Challenge: Quote exactly the lines from the line containing "right_along, left_along = back[right_k][1], back[left_k][1]" to the line containing "before = set(bpy.data.objects)", both lines included, please, and nothing more.

Records:
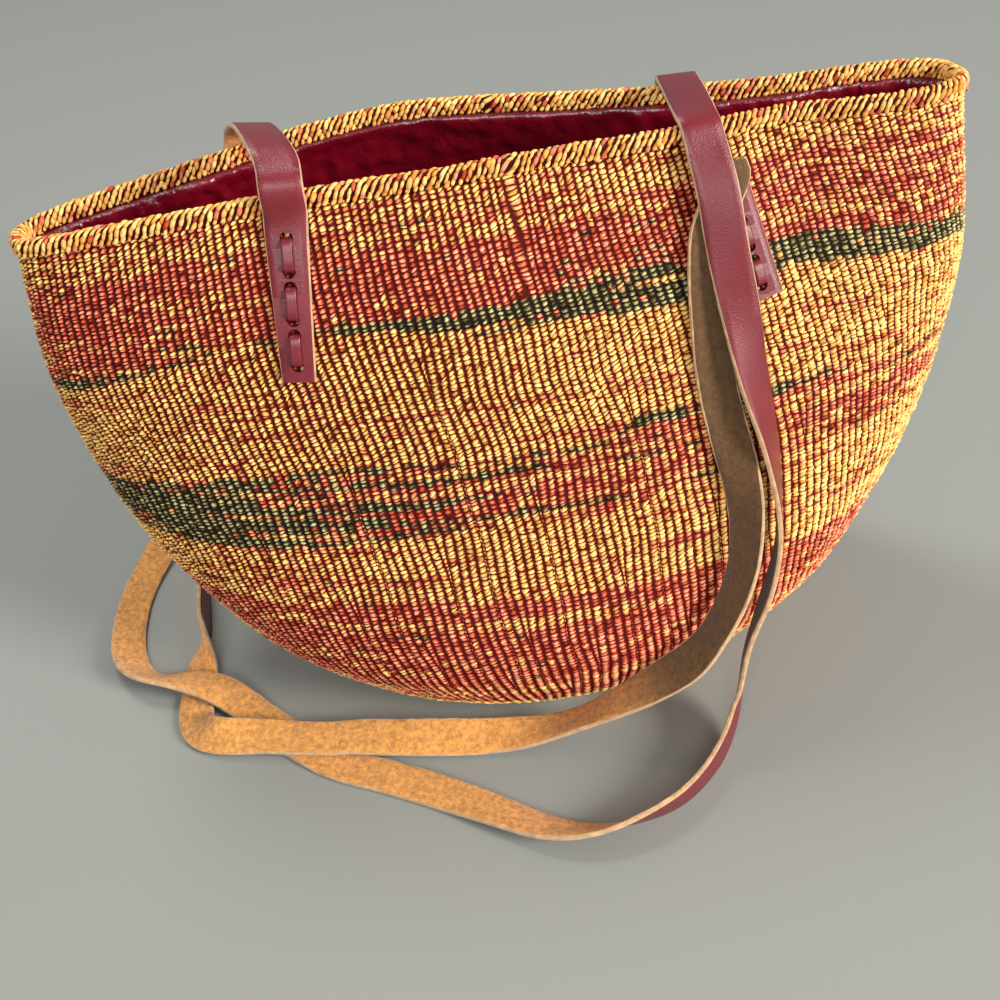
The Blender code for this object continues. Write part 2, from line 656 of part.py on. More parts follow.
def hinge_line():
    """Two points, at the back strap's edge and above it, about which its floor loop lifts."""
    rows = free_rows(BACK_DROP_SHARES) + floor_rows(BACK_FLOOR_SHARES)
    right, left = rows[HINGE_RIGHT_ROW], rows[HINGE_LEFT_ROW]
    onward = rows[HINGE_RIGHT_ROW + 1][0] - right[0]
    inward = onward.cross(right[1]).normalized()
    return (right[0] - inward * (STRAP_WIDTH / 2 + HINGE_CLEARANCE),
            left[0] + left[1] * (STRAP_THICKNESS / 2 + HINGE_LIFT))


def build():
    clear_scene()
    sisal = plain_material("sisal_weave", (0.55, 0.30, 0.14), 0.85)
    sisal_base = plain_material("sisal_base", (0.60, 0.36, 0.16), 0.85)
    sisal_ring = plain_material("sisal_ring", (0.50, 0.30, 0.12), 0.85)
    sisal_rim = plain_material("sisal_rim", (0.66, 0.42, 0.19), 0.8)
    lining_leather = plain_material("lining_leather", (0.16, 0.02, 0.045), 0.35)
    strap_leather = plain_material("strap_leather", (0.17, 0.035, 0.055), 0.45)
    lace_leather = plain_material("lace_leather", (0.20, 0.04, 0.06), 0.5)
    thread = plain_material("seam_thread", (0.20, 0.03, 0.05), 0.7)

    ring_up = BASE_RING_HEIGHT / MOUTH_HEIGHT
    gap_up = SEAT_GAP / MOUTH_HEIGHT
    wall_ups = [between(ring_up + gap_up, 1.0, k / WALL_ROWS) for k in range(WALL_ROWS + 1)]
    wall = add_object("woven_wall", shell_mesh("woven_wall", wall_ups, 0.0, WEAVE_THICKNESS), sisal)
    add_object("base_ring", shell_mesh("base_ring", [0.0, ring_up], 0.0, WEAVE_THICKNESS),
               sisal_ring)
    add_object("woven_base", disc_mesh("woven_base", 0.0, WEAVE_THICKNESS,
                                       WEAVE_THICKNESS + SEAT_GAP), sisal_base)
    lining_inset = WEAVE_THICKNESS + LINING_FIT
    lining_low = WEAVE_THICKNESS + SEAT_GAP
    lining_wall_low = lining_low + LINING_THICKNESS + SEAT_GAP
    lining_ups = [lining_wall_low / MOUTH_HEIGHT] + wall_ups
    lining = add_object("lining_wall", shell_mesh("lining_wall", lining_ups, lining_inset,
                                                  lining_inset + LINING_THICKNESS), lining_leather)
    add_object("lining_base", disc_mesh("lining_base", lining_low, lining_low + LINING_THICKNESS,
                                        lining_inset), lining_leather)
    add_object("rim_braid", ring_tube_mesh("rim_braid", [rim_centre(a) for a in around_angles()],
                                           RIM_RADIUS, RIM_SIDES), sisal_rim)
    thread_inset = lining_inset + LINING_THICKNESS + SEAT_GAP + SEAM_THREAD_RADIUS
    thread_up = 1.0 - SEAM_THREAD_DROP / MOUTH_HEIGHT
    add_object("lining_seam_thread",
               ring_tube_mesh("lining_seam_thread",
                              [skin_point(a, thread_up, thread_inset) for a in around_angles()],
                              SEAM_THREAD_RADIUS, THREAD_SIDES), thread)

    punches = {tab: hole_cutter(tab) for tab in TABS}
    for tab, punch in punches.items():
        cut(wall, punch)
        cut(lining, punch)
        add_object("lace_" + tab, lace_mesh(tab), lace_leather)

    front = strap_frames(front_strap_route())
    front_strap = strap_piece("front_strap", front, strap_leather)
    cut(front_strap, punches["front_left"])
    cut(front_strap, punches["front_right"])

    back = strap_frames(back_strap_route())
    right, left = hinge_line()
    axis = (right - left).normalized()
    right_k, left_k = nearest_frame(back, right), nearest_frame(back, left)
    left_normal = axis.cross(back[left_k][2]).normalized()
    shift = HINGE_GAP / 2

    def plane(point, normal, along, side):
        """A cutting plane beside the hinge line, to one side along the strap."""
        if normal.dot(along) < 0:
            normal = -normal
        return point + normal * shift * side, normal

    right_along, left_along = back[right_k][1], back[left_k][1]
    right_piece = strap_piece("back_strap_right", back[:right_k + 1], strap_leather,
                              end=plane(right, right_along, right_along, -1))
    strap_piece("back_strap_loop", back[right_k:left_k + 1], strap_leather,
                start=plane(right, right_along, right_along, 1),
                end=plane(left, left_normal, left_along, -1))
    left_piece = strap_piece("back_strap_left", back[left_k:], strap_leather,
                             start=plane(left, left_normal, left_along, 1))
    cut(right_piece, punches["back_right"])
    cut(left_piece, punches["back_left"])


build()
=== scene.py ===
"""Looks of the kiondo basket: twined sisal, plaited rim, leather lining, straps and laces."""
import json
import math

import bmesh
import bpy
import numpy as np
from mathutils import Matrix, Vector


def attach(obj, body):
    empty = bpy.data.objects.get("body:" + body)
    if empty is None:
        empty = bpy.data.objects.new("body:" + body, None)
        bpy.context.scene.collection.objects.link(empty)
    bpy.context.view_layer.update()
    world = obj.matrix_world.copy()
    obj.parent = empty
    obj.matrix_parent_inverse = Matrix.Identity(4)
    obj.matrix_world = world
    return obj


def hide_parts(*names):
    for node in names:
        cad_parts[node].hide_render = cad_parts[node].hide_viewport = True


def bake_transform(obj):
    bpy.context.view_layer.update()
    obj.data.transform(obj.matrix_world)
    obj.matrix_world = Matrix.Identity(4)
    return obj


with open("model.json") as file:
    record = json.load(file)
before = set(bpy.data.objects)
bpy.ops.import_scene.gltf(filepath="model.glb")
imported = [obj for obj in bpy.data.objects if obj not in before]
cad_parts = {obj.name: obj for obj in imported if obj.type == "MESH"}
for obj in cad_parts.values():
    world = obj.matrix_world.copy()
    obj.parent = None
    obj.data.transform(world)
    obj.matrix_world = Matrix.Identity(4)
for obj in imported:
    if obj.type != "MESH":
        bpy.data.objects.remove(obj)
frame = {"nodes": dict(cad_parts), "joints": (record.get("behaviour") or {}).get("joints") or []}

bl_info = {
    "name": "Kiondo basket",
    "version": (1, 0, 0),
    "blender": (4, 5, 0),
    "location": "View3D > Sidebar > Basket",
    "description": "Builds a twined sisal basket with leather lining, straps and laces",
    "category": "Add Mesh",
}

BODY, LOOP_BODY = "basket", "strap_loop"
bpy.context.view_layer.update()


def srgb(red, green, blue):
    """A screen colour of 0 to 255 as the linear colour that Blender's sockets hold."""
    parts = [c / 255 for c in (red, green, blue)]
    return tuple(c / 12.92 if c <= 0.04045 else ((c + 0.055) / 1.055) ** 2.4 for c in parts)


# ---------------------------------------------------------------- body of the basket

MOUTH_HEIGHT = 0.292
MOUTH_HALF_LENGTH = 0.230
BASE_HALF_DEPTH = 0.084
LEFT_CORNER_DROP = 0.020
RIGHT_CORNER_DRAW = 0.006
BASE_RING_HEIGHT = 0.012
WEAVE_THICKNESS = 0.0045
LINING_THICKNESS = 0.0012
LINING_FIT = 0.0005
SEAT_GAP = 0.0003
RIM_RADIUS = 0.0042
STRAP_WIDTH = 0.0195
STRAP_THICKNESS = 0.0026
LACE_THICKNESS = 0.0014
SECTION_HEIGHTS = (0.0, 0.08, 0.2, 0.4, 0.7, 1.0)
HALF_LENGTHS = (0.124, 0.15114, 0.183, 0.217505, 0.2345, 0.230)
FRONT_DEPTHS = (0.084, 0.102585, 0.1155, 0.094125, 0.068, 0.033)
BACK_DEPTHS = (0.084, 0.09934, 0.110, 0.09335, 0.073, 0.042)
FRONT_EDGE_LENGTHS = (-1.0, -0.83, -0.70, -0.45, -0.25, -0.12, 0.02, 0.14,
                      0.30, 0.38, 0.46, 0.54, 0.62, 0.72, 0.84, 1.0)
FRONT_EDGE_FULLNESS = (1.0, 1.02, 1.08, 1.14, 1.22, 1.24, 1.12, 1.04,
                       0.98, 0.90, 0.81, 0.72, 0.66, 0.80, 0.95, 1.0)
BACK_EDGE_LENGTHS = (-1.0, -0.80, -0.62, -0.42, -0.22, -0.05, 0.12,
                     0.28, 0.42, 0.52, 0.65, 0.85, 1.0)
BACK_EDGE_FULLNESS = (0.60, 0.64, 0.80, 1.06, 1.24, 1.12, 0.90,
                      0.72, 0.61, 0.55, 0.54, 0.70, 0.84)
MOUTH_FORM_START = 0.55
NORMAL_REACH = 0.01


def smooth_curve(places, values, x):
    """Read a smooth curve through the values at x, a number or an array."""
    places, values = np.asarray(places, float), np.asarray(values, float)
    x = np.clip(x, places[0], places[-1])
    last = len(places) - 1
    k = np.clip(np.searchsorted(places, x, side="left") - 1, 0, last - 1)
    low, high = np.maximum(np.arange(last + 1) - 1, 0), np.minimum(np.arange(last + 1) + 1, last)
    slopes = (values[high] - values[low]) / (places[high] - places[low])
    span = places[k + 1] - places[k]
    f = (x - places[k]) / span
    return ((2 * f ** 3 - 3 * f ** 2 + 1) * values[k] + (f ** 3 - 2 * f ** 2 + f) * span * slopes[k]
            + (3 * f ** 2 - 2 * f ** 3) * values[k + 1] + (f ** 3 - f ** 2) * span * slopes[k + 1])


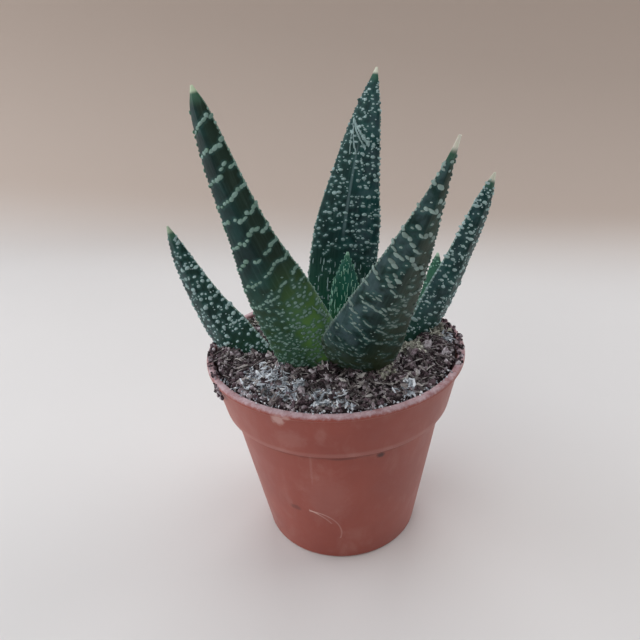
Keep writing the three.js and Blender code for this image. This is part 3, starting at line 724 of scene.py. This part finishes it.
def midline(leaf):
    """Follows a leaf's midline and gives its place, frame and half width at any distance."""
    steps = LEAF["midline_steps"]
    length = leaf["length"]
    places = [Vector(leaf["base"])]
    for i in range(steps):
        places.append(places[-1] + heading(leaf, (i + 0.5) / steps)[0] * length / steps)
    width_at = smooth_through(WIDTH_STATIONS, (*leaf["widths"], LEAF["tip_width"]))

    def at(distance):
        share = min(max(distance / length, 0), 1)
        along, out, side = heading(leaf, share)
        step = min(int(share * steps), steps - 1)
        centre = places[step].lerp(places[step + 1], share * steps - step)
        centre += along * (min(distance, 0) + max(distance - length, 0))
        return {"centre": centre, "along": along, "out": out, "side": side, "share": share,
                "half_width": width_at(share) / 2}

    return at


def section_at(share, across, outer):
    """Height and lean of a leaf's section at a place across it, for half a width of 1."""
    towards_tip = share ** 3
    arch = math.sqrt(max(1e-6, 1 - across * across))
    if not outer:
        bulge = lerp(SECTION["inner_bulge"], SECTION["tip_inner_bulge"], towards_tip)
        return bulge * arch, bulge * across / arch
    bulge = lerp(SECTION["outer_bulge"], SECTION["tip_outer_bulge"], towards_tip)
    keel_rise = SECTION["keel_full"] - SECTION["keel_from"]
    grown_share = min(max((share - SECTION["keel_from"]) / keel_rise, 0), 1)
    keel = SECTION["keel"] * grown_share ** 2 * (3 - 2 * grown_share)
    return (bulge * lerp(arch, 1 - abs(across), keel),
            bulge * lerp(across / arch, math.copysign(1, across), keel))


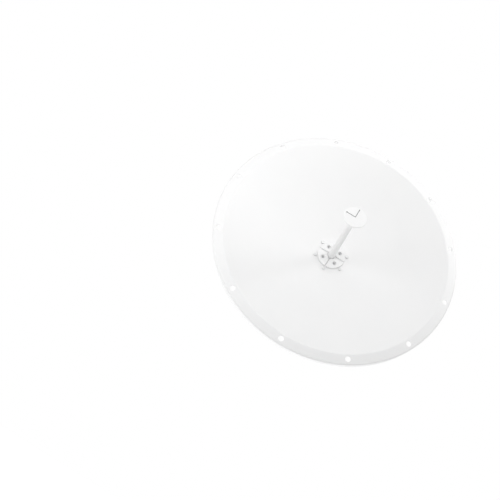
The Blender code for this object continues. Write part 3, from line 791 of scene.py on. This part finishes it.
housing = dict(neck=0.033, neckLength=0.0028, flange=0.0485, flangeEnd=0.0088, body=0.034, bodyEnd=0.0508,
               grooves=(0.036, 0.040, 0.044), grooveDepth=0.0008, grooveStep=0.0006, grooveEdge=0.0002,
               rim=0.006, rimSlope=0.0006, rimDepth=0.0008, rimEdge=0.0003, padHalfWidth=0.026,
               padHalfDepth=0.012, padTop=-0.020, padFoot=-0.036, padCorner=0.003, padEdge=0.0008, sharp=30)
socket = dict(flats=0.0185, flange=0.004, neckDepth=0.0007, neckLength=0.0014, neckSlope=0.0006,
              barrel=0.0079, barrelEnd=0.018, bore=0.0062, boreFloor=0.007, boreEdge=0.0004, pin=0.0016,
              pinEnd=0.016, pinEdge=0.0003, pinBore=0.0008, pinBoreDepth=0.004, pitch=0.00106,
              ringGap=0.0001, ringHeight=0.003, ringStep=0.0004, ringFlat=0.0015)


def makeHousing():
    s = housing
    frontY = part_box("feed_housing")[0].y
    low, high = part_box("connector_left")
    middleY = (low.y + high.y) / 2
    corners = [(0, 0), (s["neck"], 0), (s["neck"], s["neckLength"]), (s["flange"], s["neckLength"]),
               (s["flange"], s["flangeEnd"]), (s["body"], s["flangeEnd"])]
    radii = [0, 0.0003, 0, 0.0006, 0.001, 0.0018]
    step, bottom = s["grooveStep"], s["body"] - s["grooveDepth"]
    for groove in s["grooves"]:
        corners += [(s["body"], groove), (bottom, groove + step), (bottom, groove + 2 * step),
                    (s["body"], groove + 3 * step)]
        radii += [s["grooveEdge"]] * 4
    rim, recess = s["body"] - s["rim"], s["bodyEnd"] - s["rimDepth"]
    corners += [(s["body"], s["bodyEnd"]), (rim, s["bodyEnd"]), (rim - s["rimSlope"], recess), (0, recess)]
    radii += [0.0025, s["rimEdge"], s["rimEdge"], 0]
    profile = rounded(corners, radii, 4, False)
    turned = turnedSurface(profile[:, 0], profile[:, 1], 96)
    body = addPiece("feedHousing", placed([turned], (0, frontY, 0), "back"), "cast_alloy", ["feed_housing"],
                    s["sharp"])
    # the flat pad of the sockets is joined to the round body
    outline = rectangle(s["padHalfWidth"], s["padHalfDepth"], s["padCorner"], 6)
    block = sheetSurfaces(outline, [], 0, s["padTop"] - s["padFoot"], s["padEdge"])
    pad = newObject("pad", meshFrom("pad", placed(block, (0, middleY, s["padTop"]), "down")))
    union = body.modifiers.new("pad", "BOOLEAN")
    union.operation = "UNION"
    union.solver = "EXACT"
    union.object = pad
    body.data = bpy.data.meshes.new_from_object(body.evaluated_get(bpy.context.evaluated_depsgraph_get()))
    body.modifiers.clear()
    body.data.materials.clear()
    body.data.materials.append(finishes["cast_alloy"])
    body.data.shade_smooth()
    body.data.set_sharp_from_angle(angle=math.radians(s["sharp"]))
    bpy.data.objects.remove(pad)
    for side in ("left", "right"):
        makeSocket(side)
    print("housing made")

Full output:
    right_along, left_along = back[right_k][1], back[left_k][1]
    right_piece = strap_piece("back_strap_right", back[:right_k + 1], strap_leather,
                              end=plane(right, right_along, right_along, -1))
    strap_piece("back_strap_loop", back[right_k:left_k + 1], strap_leather,
                start=plane(right, right_along, right_along, 1),
                end=plane(left, left_normal, left_along, -1))
    left_piece = strap_piece("back_strap_left", back[left_k:], strap_leather,
                             start=plane(left, left_normal, left_along, 1))
    cut(right_piece, punches["back_right"])
    cut(left_piece, punches["back_left"])


build()
=== scene.py ===
"""Looks of the kiondo basket: twined sisal, plaited rim, leather lining, straps and laces."""
import json
import math

import bmesh
import bpy
import numpy as np
from mathutils import Matrix, Vector


def attach(obj, body):
    empty = bpy.data.objects.get("body:" + body)
    if empty is None:
        empty = bpy.data.objects.new("body:" + body, None)
        bpy.context.scene.collection.objects.link(empty)
    bpy.context.view_layer.update()
    world = obj.matrix_world.copy()
    obj.parent = empty
    obj.matrix_parent_inverse = Matrix.Identity(4)
    obj.matrix_world = world
    return obj


def hide_parts(*names):
    for node in names:
        cad_parts[node].hide_render = cad_parts[node].hide_viewport = True


def bake_transform(obj):
    bpy.context.view_layer.update()
    obj.data.transform(obj.matrix_world)
    obj.matrix_world = Matrix.Identity(4)
    return obj


with open("model.json") as file:
    record = json.load(file)
before = set(bpy.data.objects)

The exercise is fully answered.